Wednesday, February 17, 2010

Origin of Dreams and How Meaningful They Can Be

Dreams are defined as. "A visionary scheme; a wild conceit; an idle fancy; a vagary; a revery; -- in this sense, applied to an imaginary or anticipated state of happiness; as, a dream of bliss; the dream of his youth. " Last night, I had nightmares like crazy, but woke up to feeling good that the sun was out and it was a good day.


What boggles me is distinguishing between what really causes dreams. Are they just completely out of the blue? Why are some remembered and some not? I've got so many questions because my nightmares are fierce, I wake up sweating, sometimes I shake as if I'm falling off a cliff, but then.................the moment comes where I wake up and realize reality hitting me right in the face, I'm here.......................for real................right now.


I can only recall one time where I realized I was in a dream.
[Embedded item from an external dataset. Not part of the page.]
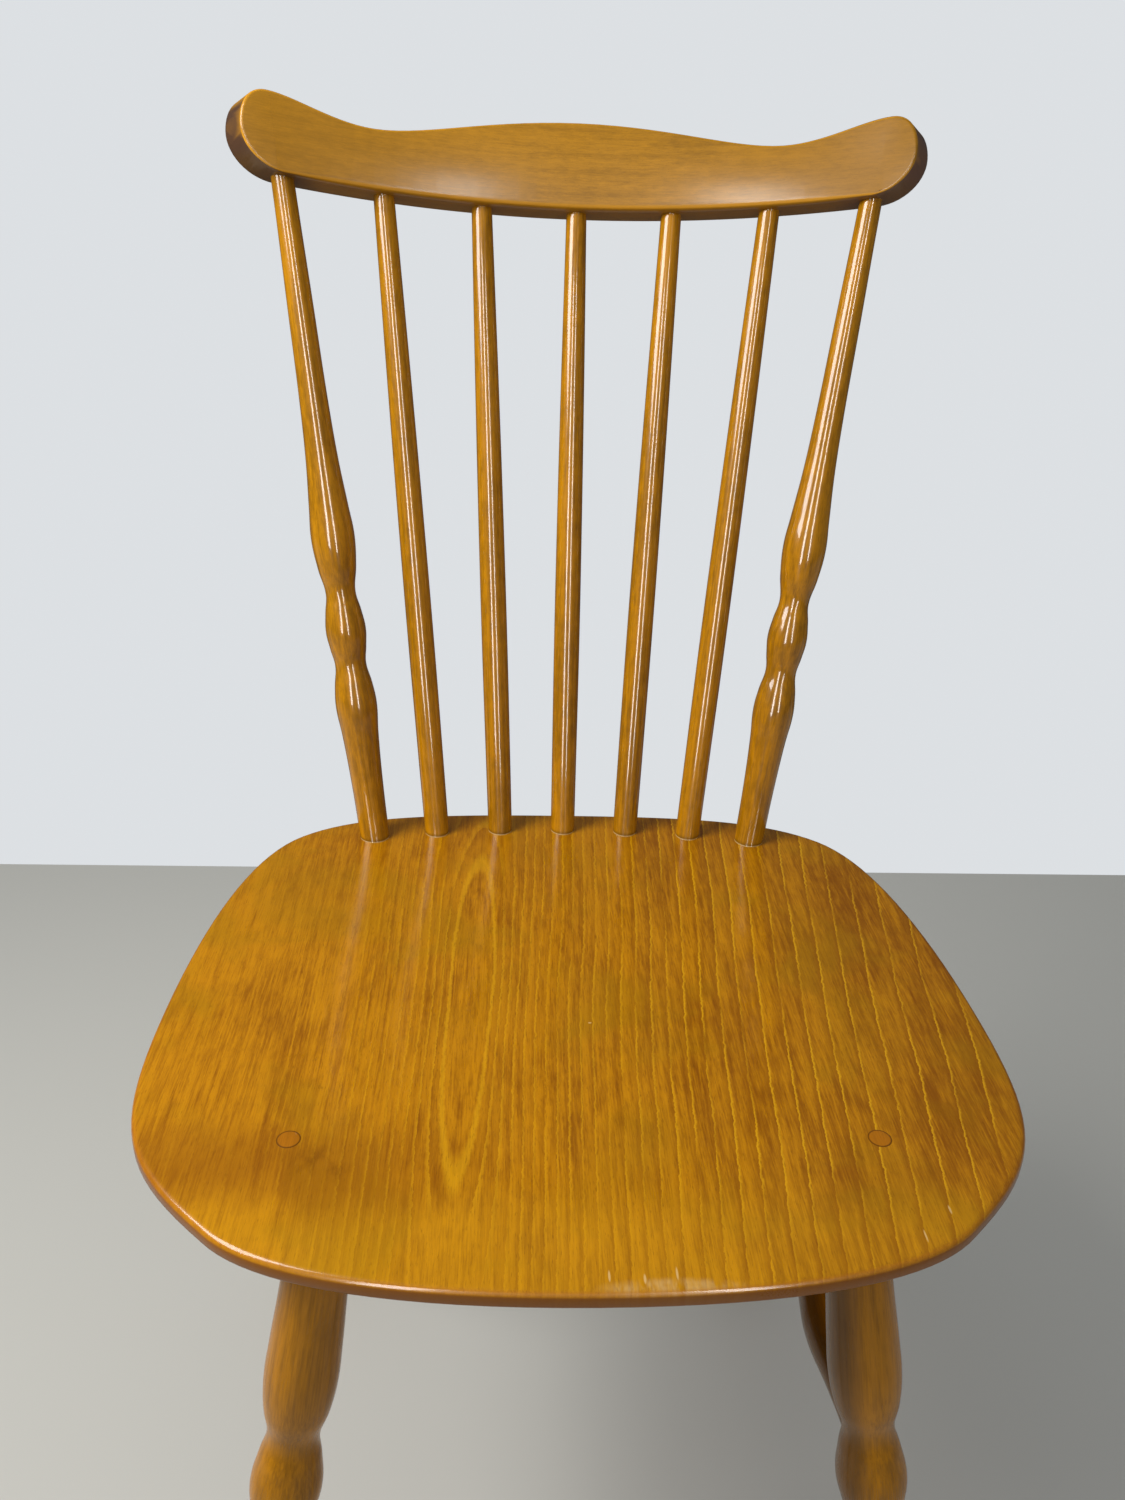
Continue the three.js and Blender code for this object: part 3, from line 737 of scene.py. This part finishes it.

Because I knew that so many weird bizarre things were happening to me in that particular dream, I did stupid stuff like jumping off roofs, haha, wanting to fly, trying to injure myself and I kept telling myself before doing these stupid things, "It's ok, I'm dreaming, it's ok."


You know, make that two instances, hahh! When taking Driver's Ed, I had a dream that I was riding in my Honda Civic and my mom was in the passenger seat and we were on the 121 in Dallas and my mom and I were just talking about what to look for in driving, obstacles, and what not. And, all of the sudden, out of the blue, this huge go-kart was apparently just sitting there on the freeway, I didn't see it and I crashed my car into it. My mom was fine and I was fine. I couldn't process everything so, my mom tried her best to calm me down, I started to cry and said how sorry I was for doing this horrible thing and I told her that I was an idiot for not seeing the go kart. She said, "Justin, relax...............this is just a dream, not real life." Hahah! So, my emotions quickly changed from feeling sad to feeling really happy. Hahah, so, what did I do after that? I got out of the car, and jumped off a bridge so I could wake up and tell my mom all about it over breakfast!!!! It sure was hilarious!


I believe dreams have meaning. Some of them are frightening, some of them are awkward at first glance and others are unexplainable, but to everything there is a reason and dreams are not excluded from that. Well, that's my opinion, anyway. What's you take on it? Could it be that nightmares originate from negative energy/Adversary? Could it be that they are launched from a bad night or are they sporadic and can occur anytime? Could this be a cause for certain people with sleep apnea? Are they afraid of being in a "too real" dream? I'm very curious about this one.

Tuesday, February 16, 2010

Boldness

Well, with only a short time to work on this post, I've already decided what I'm going to write about: boldness. This is fitting for it being my first post on my third blogspot (and final) account, because the title of it says it all. Boldness. Why is the color black so highly unattractive? Is it not for its.............boldness? It takes boldness to do things for others. Such a thing happened to me today that saved me from utter destruction. Without this friend taking initaitive and boldness, my life would of not been brought into perspective.........and now I stare at my mess, my shame and the work that needs to get done. Only true friends do this for each other.


It is true friends that look out for those that he or she loves. 1 Corinthians 13 (yes, the love chapter), puts it best: Love is patient, love is kind. It does not envy, it does not boast, it is not proud. 5It is not rude, it is not self-seeking, it is not easily angered, it keeps no record of wrongs. 6Love does not delight in evil but rejoices with the truth. 7It always protects, always trusts, always hopes, always perseveres.


In short, love is perfect! There's only true love when that love is used and exercised by those who use is unconditionally. I model after people like that because I myself know that this is just one of those things I work on, and I go on with patience, endurance and (now) strength. 


Well, off to work! Have a great day to my readers out there!  More to come later, my return to blogger has been a great reunion!